Las primeras escenas ridículas de las muchas que tiene La sustancia me hicieron pensar en la inverosimilitud ya no de Roger Corman sino de William Castle. Desde El aguijón de la muerte (The Tingler, 1959) que no se veía un guión tan ridículo. La diferencia es que Vincent Price y su director sabían cómo hacer de la locura algo divertido y reírse de sí mismos. En La sustancia el humor está prohibido. En el mundo actual lo está. ¿Pero acaso no es una sátira? No, no lo es porque no tiene humor. Las transformaciones parecen ser una cita a una comedia, El profesor chiflado (The Nutty Professor, 1963) de Jerry Lewis.
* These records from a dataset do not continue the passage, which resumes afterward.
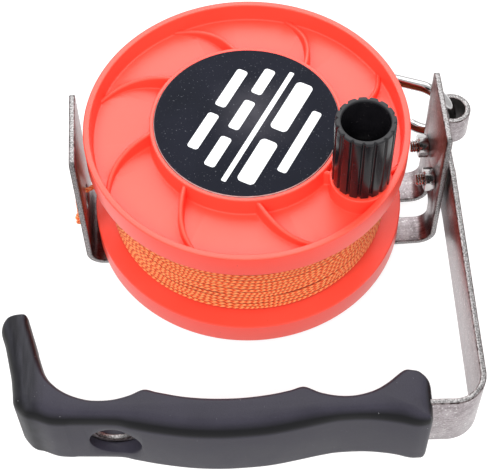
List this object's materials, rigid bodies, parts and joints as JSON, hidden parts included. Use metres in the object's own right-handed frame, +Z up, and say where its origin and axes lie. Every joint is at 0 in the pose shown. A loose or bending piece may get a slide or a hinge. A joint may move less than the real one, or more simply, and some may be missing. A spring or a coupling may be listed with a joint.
{
  "type": "dive reel",
  "caption": "Hand-held line reel: flanged spool with a winding knob in a bent steel bracket, moulded grip on a steel strap, line guide, ratchet selector and snap hook.",
  "frame": {"origin": "on the spool's axle, on the underside of the bracket's base", "axes": "+Z up along the axle towards the winding knob, -Y towards the handle, -X towards the ear with the line's guide hole"},
  "size_m": [0.2246, 0.2372, 0.1194],
  "materials": {
    "stainless": "brushed stainless sheet, satin",
    "fasteners": "turned stainless, bright",
    "snap_steel": "polished",
    "spool_plastic": "bright orange moulded plastic, satin gloss",
    "cover": "dark printed plate, satin",
    "grip": "dark grey moulded plastic, satin",
    "knob": "black moulded plastic",
    "bearing": "natural nylon",
    "line": "braided orange line"
  },
  "bodies": {
    "frame": {"bracket": "stainless", "handle_strap": "stainless", "handle_grip": "grip", "strap_bolt_1": "fasteners", "strap_bolt_2": "fasteners", "strap_nut_1": "fasteners", "strap_nut_2": "fasteners", "bolt_washer_1": "fasteners", "bolt_washer_2": "fasteners", "strap_spacer_1": "bearing", "strap_spacer_2": "bearing", "axle_stud": "fasteners", "thrust_washer": "bearing", "axle_washer": "fasteners", "axle_nut": "fasteners", "selector_pin": "fasteners", "line_tail": "line", "stopper_knot": "line"},
    "spool": {"lower_flange": "spool_plastic", "upper_flange": "spool_plastic", "flange_screw_1": "fasteners", "flange_screw_2": "fasteners", "flange_screw_3": "fasteners", "hub_cover": "cover", "lower_bush": "bearing", "upper_bush": "bearing", "line_core": "line", "line_winding": "line", "knob_washer": "bearing", "knob_screw": "fasteners"},
    "knob": {"winding_knob": "knob"},
    "selector": {"selector_lever": "stainless", "selector_tab": "knob"},
    "snap": {"snap_body": "snap_steel", "gate_pin": "snap_steel"},
    "gate": {"snap_gate": "snap_steel"}
  },
  "joints": [
    {"name": "spool_spin", "type": "hinge", "parent": "frame", "child": "spool", "pos_m": [0, 0, 0.021], "axis": [0, 0, 1], "continuous": true},
    {"name": "knob_spin", "type": "hinge", "parent": "spool", "child": "knob", "pos_m": [0.04848, -0.03484, 0.0806], "axis": [0, 0, 1], "continuous": true},
    {"name": "selector_turn", "type": "hinge", "parent": "frame", "child": "selector", "pos_m": [0.046, 0.0155, 0.003], "axis": [0, 0, 1], "range_deg": [0, 9.5]},
    {"name": "snap_swing", "type": "hinge", "parent": "frame", "child": "snap", "pos_m": [0.1024, 0.026, 0.0394], "axis": [0, 0, 1], "range_deg": [-120, 0]},
    {"name": "gate_turn", "type": "hinge", "parent": "snap", "child": "gate", "pos_m": [0.06343, 0.0485, 0.02816], "axis": [-0.5, -0.866, 0], "range_deg": [0, 25], "stiffness_Nm_per_rad": 0.02}
  ]
}
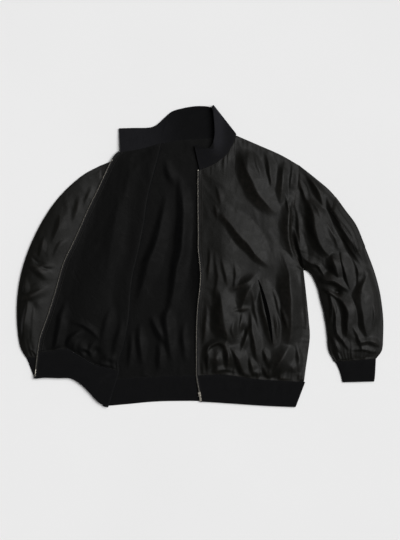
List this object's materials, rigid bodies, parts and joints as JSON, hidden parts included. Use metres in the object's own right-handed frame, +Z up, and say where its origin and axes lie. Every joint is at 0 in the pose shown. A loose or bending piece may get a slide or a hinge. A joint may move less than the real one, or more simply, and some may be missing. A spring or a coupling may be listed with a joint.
{
  "type": "track jacket, zip blouson laid flat",
  "caption": "Zip-front blouson with rib collar, cuffs and waistband, laid flat on its back with the right front folded open to show the lining",
  "frame": {"origin": "centre of the laid-out garment on the surface it lies on", "axes": "+X towards the wearer's left sleeve, +Y towards the collar, +Z up from the surface"},
  "size_m": [0.9734, 0.8021, 0.0233],
  "materials": {
    "shell": "satin woven nylon, near black",
    "lining": "matte brushed lining, near black",
    "rib": "matte rib knit, blue black",
    "tape": "woven zip tape, near black",
    "brass": "polished"
  },
  "bodies": {
    "jacket": {"back_panel": "shell", "back_lining": "lining", "front_left": "shell", "front_right": "shell", "front_right_lining": "lining", "sleeve_left": "shell", "sleeve_right": "shell", "sleeve_pocket": "shell", "pocket_welt_left": "shell", "cuff_left": "rib", "cuff_right": "rib", "collar": "rib", "hem_band": "rib", "zip_tape_left": "tape", "zip_tape_right": "tape", "zip_slider": "brass"},
    "pull": {"zip_pull": "brass"}
  },
  "joints": [
    {"name": "pull_hinge", "type": "hinge", "parent": "jacket", "child": "pull", "pos_m": [-0.00103, -0.3668, 0.0095], "axis": [-0.9856, -0.169, 0], "range_deg": [0, 170]}
  ]
}
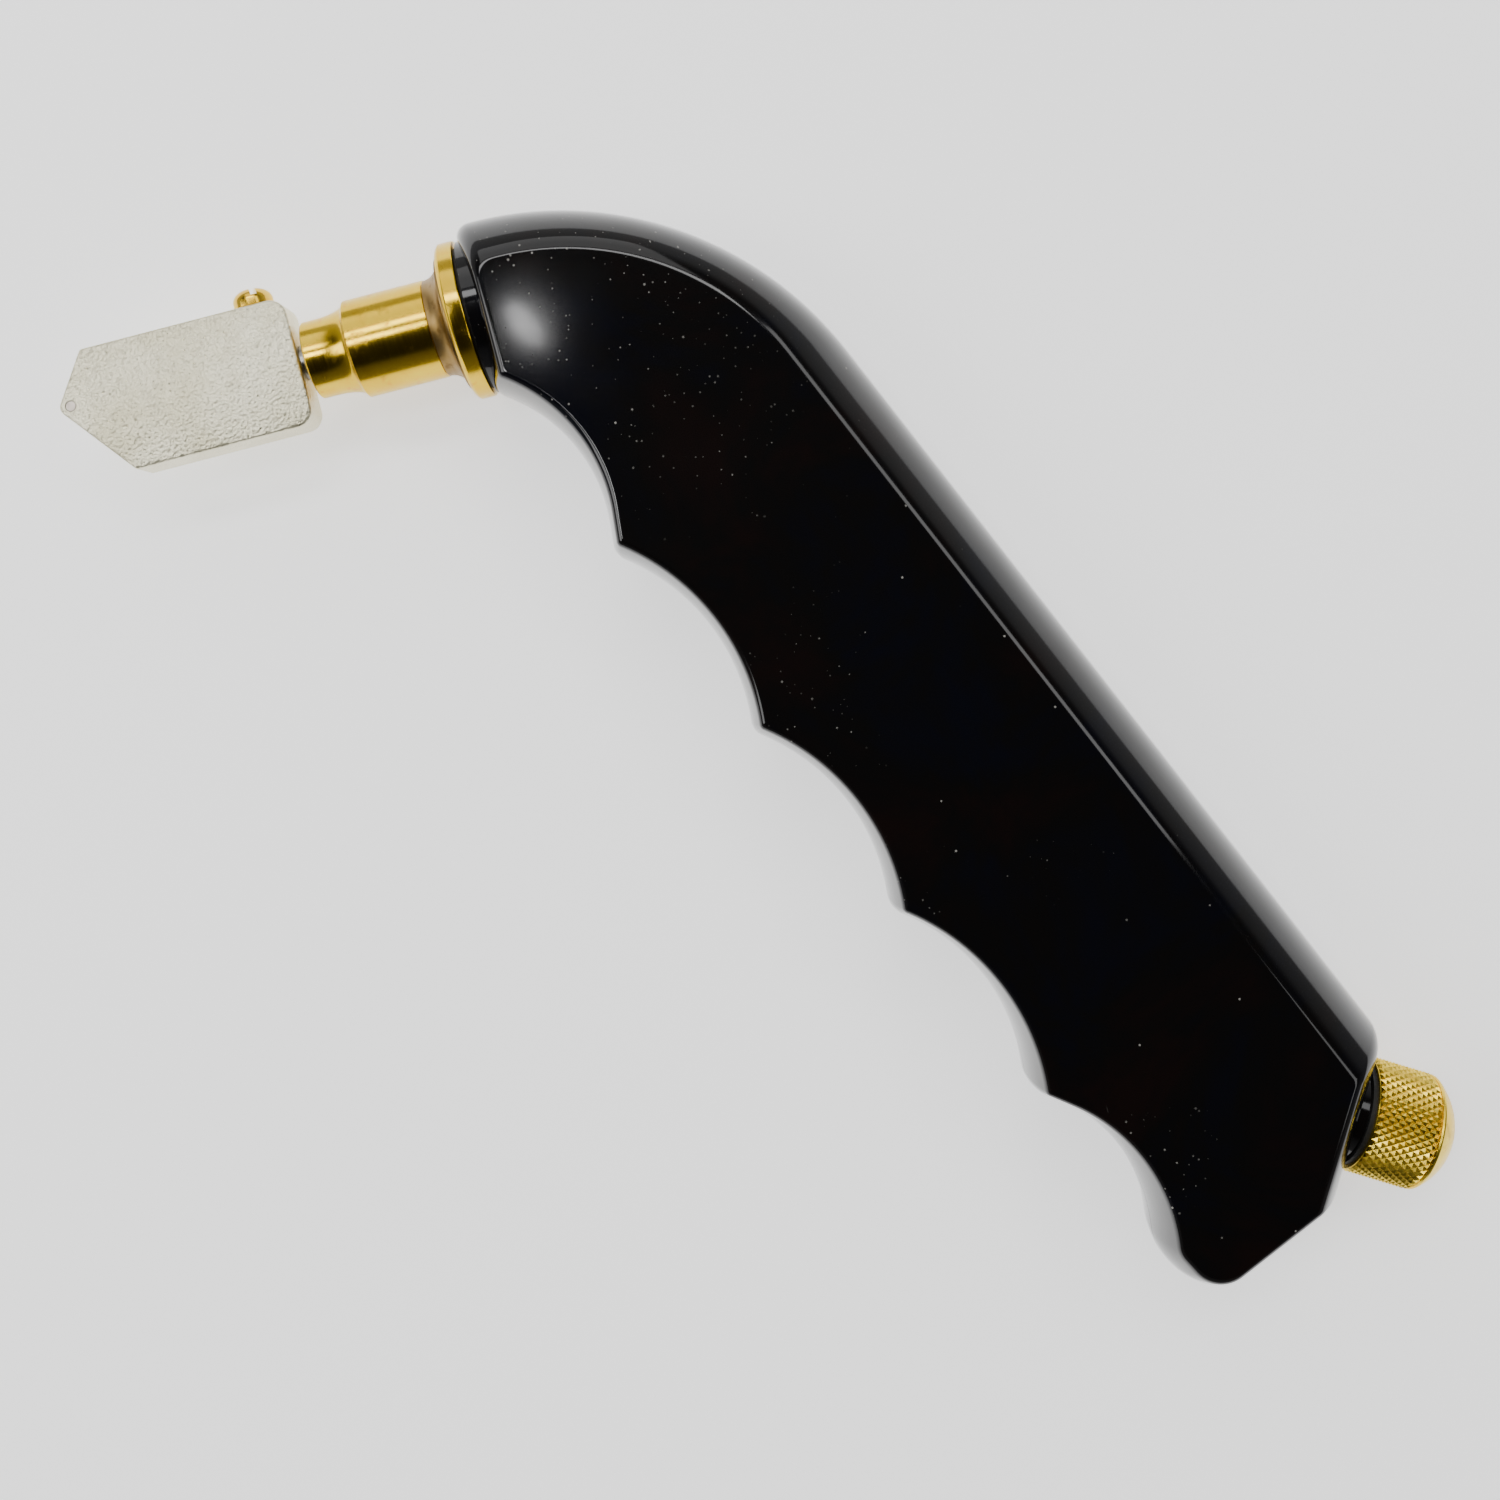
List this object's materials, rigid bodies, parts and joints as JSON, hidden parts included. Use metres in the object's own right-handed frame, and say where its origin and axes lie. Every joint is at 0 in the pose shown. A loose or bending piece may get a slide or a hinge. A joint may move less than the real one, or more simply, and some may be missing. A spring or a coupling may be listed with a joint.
{
  "type": "glass cutter",
  "caption": "Pistol-grip glass cutter: a hollow finger-grooved handle feeds oil through a sprung brass neck to a swivelling flat head with a scoring wheel.",
  "frame": {"origin": "the crossing of the neck axis and the grip axis, on the handle's flat back face, which it lies on", "axes": "+X along the neck from the wheel towards the handle, +Y up the grip from the filler cap towards the neck, +Z out of the face it lies on, across the handle"},
  "size_m": [0.1225, 0.126, 0.018],
  "materials": {
    "handle_plastic": "gloss",
    "brass": "polished",
    "head_steel": "satin",
    "bright_steel": "turned",
    "carbide": "ground",
    "seal_rubber": "matte",
    "felt": "matte"
  },
  "bodies": {
    "handle": {"handle_left_shell": "handle_plastic", "handle_right_shell": "handle_plastic", "front_insert": "brass", "neck": "brass", "neck_gasket": "seal_rubber", "guide_seal": "seal_rubber", "spring_retainer": "brass", "rear_washer": "bright_steel", "wick": "felt", "filler_insert": "brass"},
    "plunger": {"stem": "bright_steel", "front_washer": "bright_steel", "socket_seal": "seal_rubber", "return_spring": "bright_steel"},
    "head": {"head_body": "head_steel", "wheel_axle": "bright_steel"},
    "screw": {"swivel_screw": "brass"},
    "wheel": {"cutting_wheel": "carbide"},
    "cap_seal": {"cap_gasket": "seal_rubber"},
    "cap": {"filler_cap": "brass"}
  },
  "joints": [
    {"name": "head_plunge", "type": "slide", "parent": "handle", "child": "plunger", "axis": [1, 0, 0], "range_m": [0, 0.0008], "stiffness_N_per_m": 800, "springref_m": -0.001, "deforming": ["return_spring"]},
    {"name": "head_swivel", "type": "hinge", "parent": "plunger", "child": "head", "pos_m": [-0.036, 0, 0.009], "axis": [1, 0, 0], "continuous": true},
    {"name": "screw_turn", "type": "hinge", "parent": "head", "child": "screw", "pos_m": [-0.036, 0.0068, 0.009], "axis": [0, 1, 0], "range_deg": [0, 180]},
    {"name": "wheel_spin", "type": "hinge", "parent": "head", "child": "wheel", "pos_m": [-0.0565, 0.00125, 0.009], "axis": [0, 0, 1], "continuous": true},
    {"name": "cap_lift", "type": "slide", "parent": "handle", "child": "cap_seal", "axis": [0.8526, -0.5225, 0], "range_m": [0, 0.00501]},
    {"name": "cap_turn", "type": "hinge", "parent": "cap_seal", "child": "cap", "pos_m": [0.05429, -0.10389, 0.009], "axis": [0.8526, -0.5225, 0], "range_deg": [0, 1800]}
  ],
  "couplings": [
    {"joint": "cap_lift", "follows": "cap_turn", "m_per_rad": 0.00015915}
  ]
}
Pero una vez más, sin humor. Pero no todo está mal en La sustancia, la directora construye algunos momentos buenos y sabe como lanzarse en un par de momentos a un exceso que le juega a favor. Todos los cinéfilos del mundo pensarán en David Cronenberg al ver La sustancia y lo bien que hacen. El horror físico, el horror de la carne del director canadiense es una referencia inevitable. El camino del exceso puede conducir a buenas películas pero no es el caso. No es fácil hacer cine actualmente, mucho menos para personas que sienten la necesidad de comprometerse con las ideas de moda. La temática de La sustancia no es nueva ni ha perdido su vigencia, pero de alguna forma la película la hace verse vieja, fuera del debate actual, como si se tratara de un experimento de laboratorio donde ni un solo germen de realidad pudiera entrar para complejizar la historia a la directora.